Overdevelopment in China means dam builders are suffering from a lack of business. A vice-president with the Zambian subsidiary of Sinohydro Bureau 11 Co. told me that 50-60% of the company’s profits now come from overseas, and any problems in foreign markets could cause the firm to collapse.

Equally important, Sinohydro and similar companies carry historical burdens: huge workforces that need to be paid. This means they need to get as many overseas contracts as possible. And although they are commercial enterprises, the State-owned Assets Supervision and Administration Commission sets annual targets, and company bosses need to win work if they are to look good.

And so competition becomes unruly. In Kampala in late August a mid-ranking official with a Chinese hydropower company told me that “everyone just wants the contracts, no matter what. We all know that a lot of projects can’t be done at the tendered price. So what happens? They get subcontracted out bit by bit, with a cut taken.”

In theory the commercial affairs office at the local Chinese embassy is responsible for coordinating the interests of Chinese firms. But it may not be able to do so, or may not wish to do so; in Africa, it often does not undertake this role.

The China International Contractors’ Association, a body with close links to the Ministry of Commerce, in theory has regulatory powers. But I have learned that though troubled by unruly competition among its members, it is powerless to act. In China’s political hierarchy, it is a bureau-level organisation. Its members, such as the Three Gorges Group, are of vice-ministerial level. Within the government bureaucracy such rankings matter, so the Association is only a minor player.

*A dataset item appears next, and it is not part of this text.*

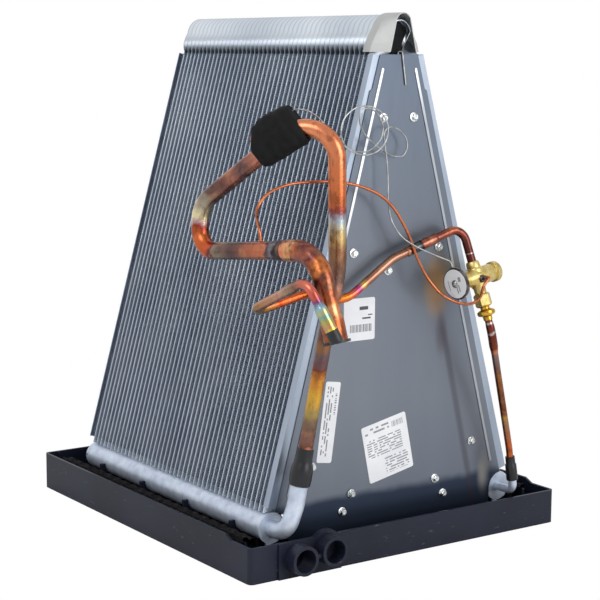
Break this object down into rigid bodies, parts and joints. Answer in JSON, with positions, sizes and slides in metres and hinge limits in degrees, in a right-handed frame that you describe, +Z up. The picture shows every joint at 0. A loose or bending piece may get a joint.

Uganda’s potential for hydropower development (located in Africa’s Great Lakes region, and the source of the Nile) has made it a new battlefield for Chinese firms. But bitter competition and mutual vilification have left company insiders feeling that the present set up is unsustainable. “They’ve even asked me if I can get several hydropower firms together and sit them down and explain that things can’t go on like this,” complained one Chinese journalist in Uganda, who did not wish to name those involved.